Last year one of our children had a wonderful second-grade class in the Belmont schools, with a teacher who got the students to see the value of a “growth mindset” — that is, embracing challenges and looking for new ways to improve, instead of believing that people’s capacities are fixed and innate. There was only one wrinkle: The students were squeezed into a former computer lab, a space that was never designed as a classroom.

In Belmont, even as we enjoy watching our children grow, we are challenged by the massive expansion of the school-aged population. Over eight years, enrollment has increased by an average of over 100 additional students per year. In response, the district has added modular classrooms, re-purposed computer labs and storage rooms, and even has a windowless 5th-grade classroom at Chenery. At the aging, cramped high school, students can barely find space to do homework, classes are spilling into hallways, and our amazing music program barely has room to store its instruments.
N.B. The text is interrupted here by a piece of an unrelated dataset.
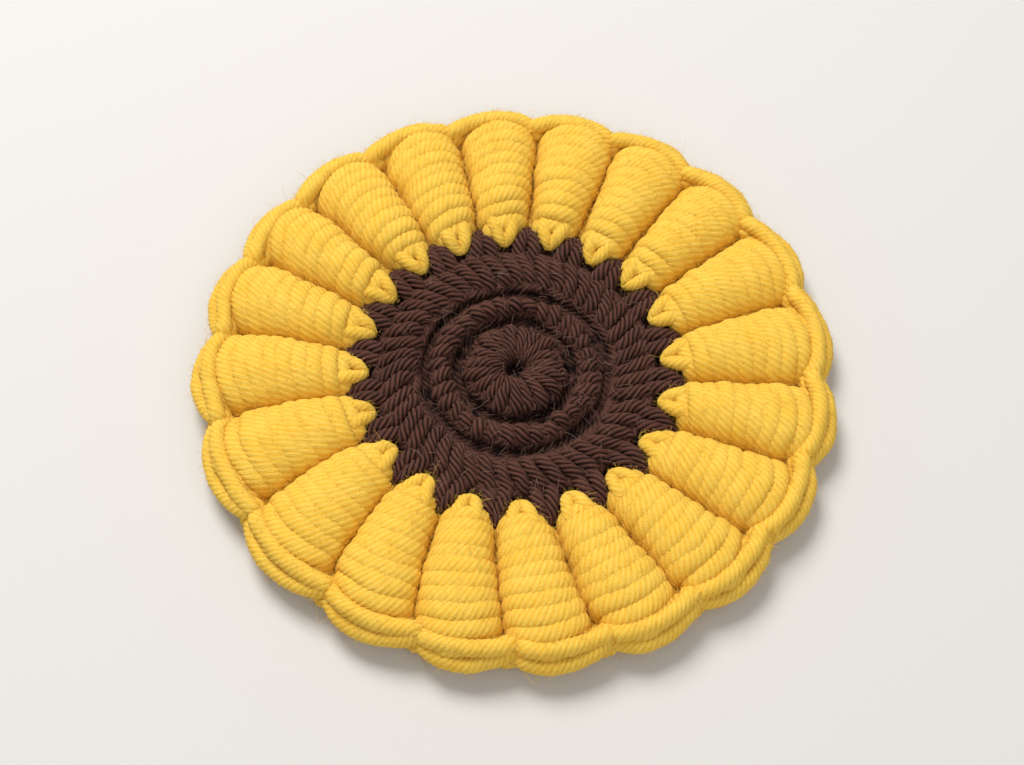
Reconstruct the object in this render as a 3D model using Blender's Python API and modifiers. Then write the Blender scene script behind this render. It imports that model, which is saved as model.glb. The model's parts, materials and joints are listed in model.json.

Even with excellent teachers and motivated students, it’s harder to have great classroom experiences in spaces intended to house machines or supplies. Fortunately, the town has adopted a growth mindset about the problem. After two years of community input, the Belmont High School Building Committee has helped design a high school and middle school on the same campus, with more room for hands-on learning, better disability access, and vastly improved energy efficiency.

The Belmont 7-12 School would free up an extra grade-worth of space at Chenery and every elementary school, thus helping all kids, K-12, town-wide. And it would cost less than any other solution to our overcrowding crisis, thanks to an $80 million state grant — which we can only obtain if the town votes Yes on November 6.

The Belmont schools have reached the point where short-term fixes just aren’t enough; they need to grow, too. Please join us November 6 in voting Yes on Question 4.